The following contains thoughts from paralegal Melissa Ashby, and from attorney William Geary, based upon observations made from a number of highly contested custody cases.
Have you ever been sexually abused, been part of a truly violent household, been part of a family effected by drug abuse, or had a parent imprisoned for a crime? If you have, then you know the impact it has on all members of a family, especially the children. When dealing with a parent who has a drug and alcohol problem, a violent history, or a criminal history, you come to understand the toll it takes on the children involved, and the need for possibly supervised or terminated parenting time.
But what if you are involved in a divorce or a custody case and you are suddenly on the “wrong side” of false allegations concerning sexual abuse, violence, drug abuse, or crime?
All too often in our practice we have seen divorce and custody cases where a parent decides that, in order to level the playing field or substantially lean it their way for full custody, the best course of action is to make false and severe allegations against the other parent. These allegations range from allegations of sexual offenses, to allegations of physical and emotional abuse, allegations of serious criminal offenses, allegations of drug abuse, allegations of domestic violence and allegations of negligence.
The process uncovering of the falsity of allegations such as these or disproving of such allegations, involves lengthy and expensive investigation and litigation, often times requiring or mandating the employment of expensive experts, attempts to get records from police departments, attempts to get records from physicians, attempts to have witnesses come forward and dealings with child protective services and other county agencies. Involvement of all or some of these experts and agencies sometimes creates even bigger issues and often times further variables with which to deal--- all in a case where the allegations are false.
Sometimes parents make an allegation and if it is found unsubstantiated they scramble to come up with other allegations, one after the other, thinking that at least one “might stick”-- all causing years of harassment and litigation, not to mention potential job loss, criminal charges, and, most importantly, severe mental trauma for the parties’ children. Many times, the parent against whom these allegations are made cannot afford the legal and expert fees or multiple attorneys it takes to prove his or her innocence. While all of this is going on the parent may not even have the ability to even talk to the children. What is alarming to us is the level to which some people will go to ensure that the other parent will have absolutely no relationship with their children.

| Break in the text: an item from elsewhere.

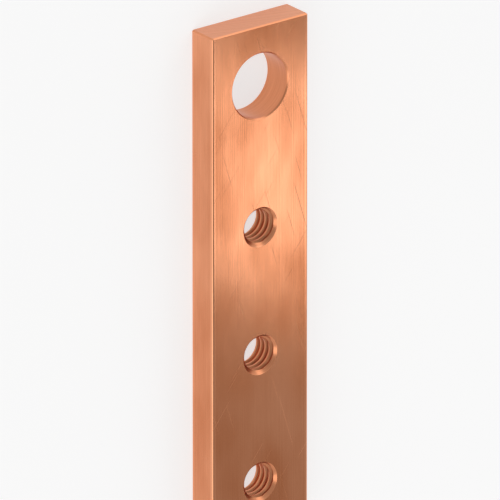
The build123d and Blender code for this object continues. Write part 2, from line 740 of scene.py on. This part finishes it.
# %% Material for the sawn ends
SAW_MARK = 0.22 * MM
SAW_MARK_DEPTH = 0.03 * MM
SAW_AXLE = (0.0, 40 * MM, -110 * MM)
MARK_LOW, MARK_HIGH = 0.35, 0.65  # the range of the marks' noise that is shaded
LIGHT_MARK, DARK_MARK = 0.1, 0.6  # painted shade: how far such a mark is darkened towards aired copper
SAWN_ROUGHNESS = 0.3


def sawn_copper():
    """Copper fresh from a circular saw: clean, with the arcs that the teeth leave, their relief also painted
    into the colour as shade.
    """
    material = bpy.data.materials.new("sawn_copper")
    tree = new_tree(material)
    place = add_node(tree, "ShaderNodeTexCoord").outputs["Object"]
    from_axle = add_node(
        tree, "ShaderNodeVectorMath", {"Vector": place, "Vector_001": SAW_AXLE}, operation="DISTANCE"
    ).outputs["Value"]
    arc = add_node(
        tree, "ShaderNodeMath", {"Value": from_axle, "Value_001": SAW_MARK}, operation="DIVIDE"
    )
    marks = add_node(
        tree, "ShaderNodeTexNoise", {"W": arc, "Scale": 1.0, "Detail": 3.0}, noise_dimensions="1D"
    )
    # Painted shade: the marks' noise, which is also their height, darkens the copper so that the arcs show
    # on the ends
    shade = add_node(
        tree,
        "ShaderNodeMapRange",
        {
            "Value": marks,
            "From Min": MARK_LOW,
            "From Max": MARK_HIGH,
            "To Min": LIGHT_MARK,
            "To Max": DARK_MARK,
        },
    )
    relief = add_node(
        tree, "ShaderNodeBump", {"Height": marks, "Strength": 1.0, "Distance": SAW_MARK_DEPTH}
    )
    copper_shader(tree, shade, SAWN_ROUGHNESS, relief)
    return material


bar_mesh.materials.append(sawn_copper())
print(bar_mesh.materials[-1].name, "has marks", round(SAW_MARK / MM, 2), "mm apart")

# %% [markdown]
# Cut copper
#
# A drill, a countersink and a tap left the holes' walls, and a file the small chamfers round both ends.
# This metal has no patches and no scratches. It is an even satin, with fine rings round each hole where the
# tool's edge went round. Rings could be modelled in the hole's wall, but they are far finer than its grid,
# so they are bump and tint the copper a little. A noise whose speck is far wider than it is high draws
# them. Real rings are some hundredths of a millimetre high, and these are drawn 0.15 mm high to show.

# %% Material for the holes and the end chamfers
TOOL_RING = speck(9, 9, 0.15)
TOOL_RING_DEPTH = 0.008 * MM
CUT_ROUGHNESS = 0.28


def cut_copper():
    """Copper that was drilled, tapped or filed: an even satin, with fine rings round each hole."""
    material = bpy.data.materials.new("cut_copper")
    tree = new_tree(material)
    place = add_node(tree, "ShaderNodeTexCoord").outputs["Object"]
    ring_place = add_node(
        tree, "ShaderNodeMapping", {"Vector": place, "Scale": TOOL_RING}, vector_type="TEXTURE"
    )
    rings = add_node(tree, "ShaderNodeTexNoise", {"Vector": ring_place, "Scale": 1.0, "Detail": 2.0})
    relief = add_node(
        tree, "ShaderNodeBump", {"Height": rings, "Strength": 1.0, "Distance": TOOL_RING_DEPTH}
    )
    copper_shader(tree, rings, CUT_ROUGHNESS, relief)
    return material


bar_mesh.materials.append(cut_copper())
print([material.name for material in bar_mesh.materials])

# %% [markdown]
# The floor
#
# The bar lies on pale board, which is plain and diffuse, so it keeps the bar's shadow. Lamps strong enough
# to make it white in the picture would be too strong for the copper. So a glow is added to it for whatever
# looks at it, the camera and the bar's own reflections, while the board itself isn't lit by it and keeps
# its shadow. Lit board and glow together come out near white, where a strength of 1 is white. More board
# and less glow would make the shadow deeper, also where the floor shows through the holes.

# %% Lay the floor
FLOOR_SIDE = 3.0  # metres
FLOOR_GLOW = 0.64
BOARD = "BCBCBC"
WHITE = "FFFFFF"
FLOOR_CORNERS = ((-1, -1), (1, -1), (1, 1), (-1, 1))

floor_mesh = bpy.data.meshes.new("floor")
floor_points = [(x * FLOOR_SIDE / 2, y * FLOOR_SIDE / 2, back) for x, y in FLOOR_CORNERS]
floor_mesh.from_pydata(floor_points, [], [range(len(floor_points))])
floor = bpy.data.objects.new("floor", floor_mesh)
bpy.context.scene.collection.objects.link(floor)
floor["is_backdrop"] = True


def pale_floor():
    """Pale board that keeps the bar's shadow, and glows to whatever looks at it."""
    material = bpy.data.materials.new("pale_floor")
    tree = new_tree(material)
    rays = add_node(tree, "ShaderNodeLightPath").outputs
    seen = rays["Is Camera Ray"]
    for ray_kind in ("Is Glossy Ray", "Is Transmission Ray"):
        seen = add_node(
            tree,
            "ShaderNodeMath",
            {"Value": seen, "Value_001": rays[ray_kind]},
            operation="MAXIMUM",
        )
    strength = add_node(
        tree, "ShaderNodeMath", {"Value": seen, "Value_001": FLOOR_GLOW}, operation="MULTIPLY"
    )
    board = add_node(tree, "ShaderNodeBsdfDiffuse", {"Color": linear(BOARD)})
    glow = add_node(tree, "ShaderNodeEmission", {"Color": linear(WHITE), "Strength": strength})
    glowing_board = add_node(tree, "ShaderNodeAddShader", {"Shader": board, "Shader_001": glow})
    add_node(tree, "ShaderNodeOutputMaterial", {"Surface": glowing_board})
    return material


floor_mesh.materials.append(pale_floor())
print("floor", FLOOR_SIDE, "m wide at height", round(back / MM, 2), "mm")

# %% [markdown]
# The light
#
# Metal shows its surroundings, so they decide how copper looks. One even light would leave it as flat as
# paint. The room here is white at the horizon and darker overhead. A small softbox stands where the front
# face mirrors it between the fixing hole and the first tapped hole and loses it towards both ends, and that
# slow fall from bright to deep tells the eye that the face is metal. Two more stand where the edges and the
# countersinks catch them as thin bright lines, and one hangs overhead, for a look from straight above. None
# is so bright that a face that mirrors it turns white.

# %% Light the bar
HORIZON = 1.0  # brightness of the room at eye level, where 1 is white
CEILING = 0.22
# Places and sides are in metres, and a softbox of brightness 1 looks white.
SOFTBOXES = {
    "face_light": {"place": (0.036, 0.085, 0.11), "side": 0.034, "brightness": 1.3},
    "edge_light": {"place": (0.2, -0.42, 0.3), "side": 0.3, "brightness": 1.1},
    "rim_light": {"place": (-0.4, 0.3, 0.2), "side": 0.25, "brightness": 0.8},
    "top_light": {"place": (0.0, 0.0, 0.5), "side": 0.3, "brightness": 0.4},
}

world = bpy.data.worlds.new("studio")
bpy.context.scene.world = world
tree = new_tree(world)
direction = add_node(tree, "ShaderNodeTexCoord").outputs["Generated"]
height = add_node(tree, "ShaderNodeSeparateXYZ", {"Vector": direction}).outputs["Z"]
strength = add_node(
    tree,
    "ShaderNodeMapRange",
    {"Value": height, "From Min": 0.0, "From Max": 1.0, "To Min": HORIZON, "To Max": CEILING},
)
sky = add_node(tree, "ShaderNodeBackground", {"Color": linear(WHITE), "Strength": strength})
add_node(tree, "ShaderNodeOutputWorld", {"Surface": sky})


def add_softbox(name, place, side, brightness):
    """A square lamp that faces the bar. Its power is its brightness times pi times its area."""
    lamp = bpy.data.lights.new(name, "AREA")
    lamp.shape = "SQUARE"
    lamp.size = side
    lamp.energy = brightness * math.pi * side**2
    holder = bpy.data.objects.new(name, lamp)
    holder.location = place
    holder.rotation_mode = "QUATERNION"
    holder.rotation_quaternion = (-holder.location).to_track_quat("-Z", "Y")
    bpy.context.scene.collection.objects.link(holder)
    print(name, round(lamp.energy, 2), "W from", round(holder.location.length, 2), "m away")


for name, softbox in SOFTBOXES.items():
    add_softbox(name, **softbox)

# %% [markdown]
# The camera
#
# The picture to match is drawn in parallel projection, where equal lengths look equal near and far. A very
# long lens from far away comes close to that. The camera looks down at the bar and is rolled, so that the
# bar's length stands upright in the picture, with the fixing hole at the top: picture right is the bar's
# width, turned about its length, and the lift tips the sawn end into view.
#
# The drawing gives four values: both angles, the bar's width counted in pixels across the turned face, and
# the pixel where the middle of the back face lies. The rest follows from them.

# %% Place the camera
VIEW_TURN = math.radians(37.5)
VIEW_LIFT = math.radians(21.7)
PICTURE_SIDE = 500
BAR_WIDTH_IN_PIXELS = 120.2
ORIGIN_PIXEL = (239.4, 276.9)
LENS = 1500.0  # millimetres, as is the sensor's width
SENSOR = 36.0

toward_camera = np.array(
    [
        -math.sin(VIEW_LIFT),
        -math.cos(VIEW_LIFT) * math.sin(VIEW_TURN),
        math.cos(VIEW_LIFT) * math.cos(VIEW_TURN),
    ]
)
picture_right = np.array([0.0, math.cos(VIEW_TURN), math.sin(VIEW_TURN)])
picture_up = np.cross(toward_camera, picture_right)
pixel = bar_width / BAR_WIDTH_IN_PIXELS
aim = pixel * (
    (PICTURE_SIDE / 2 - ORIGIN_PIXEL[0]) * picture_right
    - (PICTURE_SIDE / 2 - ORIGIN_PIXEL[1]) * picture_up
)
distance = PICTURE_SIDE * pixel * LENS / SENSOR

camera = bpy.data.cameras.new("camera")
camera.lens = LENS
camera.sensor_width = SENSOR
camera.clip_start = distance / 2
camera.clip_end = distance * 2
camera_holder = bpy.data.objects.new("camera", camera)
placing = np.eye(4)
placing[:3, :3] = np.column_stack([picture_right, picture_up, toward_camera])
placing[:3, 3] = aim + toward_camera * distance
camera_holder.matrix_world = Matrix(placing.tolist())
bpy.context.scene.collection.objects.link(camera_holder)
bpy.context.scene.camera = camera_holder
bpy.context.scene.view_settings.view_transform = "Standard"
print("camera", round(distance, 2), "m away, one pixel is", round(pixel / MM, 3), "mm at the bar")

# %% [markdown]
# The sizes at the end
#
# A finish must not change the object's size, so the box of the solid and the box of the finished bar are
# printed together, to be compared.

# %% Print the sizes
for name, box in (("solid", solid_box), ("finished bar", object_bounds())):
    print(name, np.round(np.ptp([list(corner) for corner in box], axis=0) / MM, 2), "mm")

Children are gifts, not possessions. This is a simple truth which many bitter or selfish parents do not consider during divorce or custody disputes. It stands to reason that when parents’ relationship ends it is due to some kind of difference of opinion, be it a large difference or one which is minuscule. These differences can make parenting together difficult but parents often lose sight of the need for the children to be with their parents – both of the parents—even if the parents do not get along. Parents may subconsciously start viewing children as pieces of property which the other parent cannot have or share.
I believe that parents know that courts generally favor shared parenting and that, without some proven heinous act, the courts will probably grant shared parenting since it makes sense that a child should have the involvement of both parents in his or her life, if possible. Fortunately, where the allegations are serious, our experience is that, when the client can hang in long enough, false allegations are finally proven to be false.
But what about the children?
Even when an allegation is eventually proven false, often times years or months of litigation have occurred. Usually the children have been told one or both versions of “what is going on,” or even sometimes coerced to be involved in the making of false allegations. The emotional abuse to a child involved in this type of litigation based upon false statements often times irreparably changes the course of a child’s life.
Think about a child who has been needlessly examined by children’s hospital rape or molestation examiners, a child who is told to lie and defend one parent over the other, a child who is being stigmatized by visits at school by a guardian ad litem, a child whose love is being purchased, a child who is asked to lie to police, and a child who witnesses a parent being arrested.
Think about an impressionable child who is falsely made to see a parent being portrayed as a monster. to the point where the child believes it, or at least to the point where it is “not okay” to love that parent any longer.
Who would do this to their own child, or to any child? Who wakes up and decides that the parent that was perfectly acceptable yesterday, is a monster today, and that, to gain some advantage or satisfy some selfish desire, it is okay to go on a mission to destroy the other parent, alienating them by saying that parent is suddenly a child molesting, drug addict, who beats their child?
What about the parent who engages in these tactics, and what about the child? Is this not abuse of its own kind—perhaps of the worst kind? What kind of parent finds these tactics reasonable? How many parents are losing custody of their children, losing decision making abilities, losing the right to access records based on fabrications?
Even if the attempted fabrication is revealed, how many parents will gain full or joint custody but have a potentially un-salvageable relationship with a child who is emotionally broken or so damaged that he or she doesn’t want to be with that parent anyway?